Tegola iberica per Google, accusata in Spagna dal locale Garante privacy di aver prestato il fianco a gravi violazioni delle norme sulla protezione dei dati. Ma quello che più è apparso maggiormente curioso è stato l’ambito di illecito trattamento, ovvero quella della procedura riservata agli utenti che chiedono di manifestare il c.d. “diritto all’oblio”, che si estrinseca nella volontà di non vedere più notizie loro attinenti apparire ancora su Internet.
Secondo le indagini dell’Agenzia spagnola per la protezione dei dati (AEPD), il colosso californiano avrebbe trasferimento dati di migliaia di utenti spagnoli a terzi, senza possedere un’idonea base giuridica e, soprattutto, avrebbe ostacolato il diritto dei cittadini alla cancellazione delle proprie informazioni presenti sul web (ai sensi degli articoli 6 e 17 del GDPR). Risultato finale, una multa da dieci milioni di euro.

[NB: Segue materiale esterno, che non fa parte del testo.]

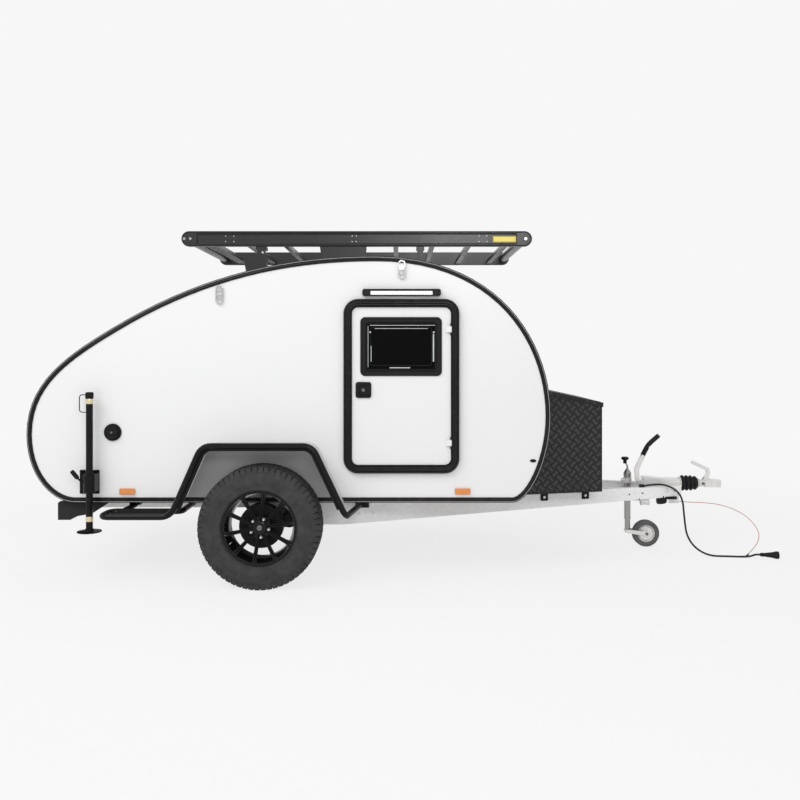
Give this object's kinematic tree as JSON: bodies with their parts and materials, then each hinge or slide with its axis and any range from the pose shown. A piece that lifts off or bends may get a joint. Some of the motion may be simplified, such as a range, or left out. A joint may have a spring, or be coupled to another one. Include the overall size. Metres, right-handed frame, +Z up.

In relazione al capo di accusa, secondo l’Agenzia madrilena, Google avrebbe raccolto tutti i dati che gli utenti inserivano nel form dedicato ad attivare la procedura di oblio, per un’elaborazione successiva in casa propria. Durante l’istruttoria spagnola, in particolare, è emerso che Google avrebbe inviato tali informazioni sulle richieste avanzate dai cittadini e finalizzate ad ottenere la deindicizzazione dei contenuti presenti nel celebre motore di ricerca, inclusi la loro identificazione, indirizzo e-mail e l’URL, direttamente sull’altra sponda dell’Atlantico, senza un’adeguata informativa agli utenti, nell’ambito di un progetto chiamato “Lumen”.
Il database Lumen raccoglie e analizza i reclami legali e le richieste di rimozione di materiali online. Tali dati consentono a Google di studiare la numerosità delle problematiche legali, consentendo agli utenti – almeno nelle intenzioni di Big G – di vedere l’origine delle rimozioni di contenuti.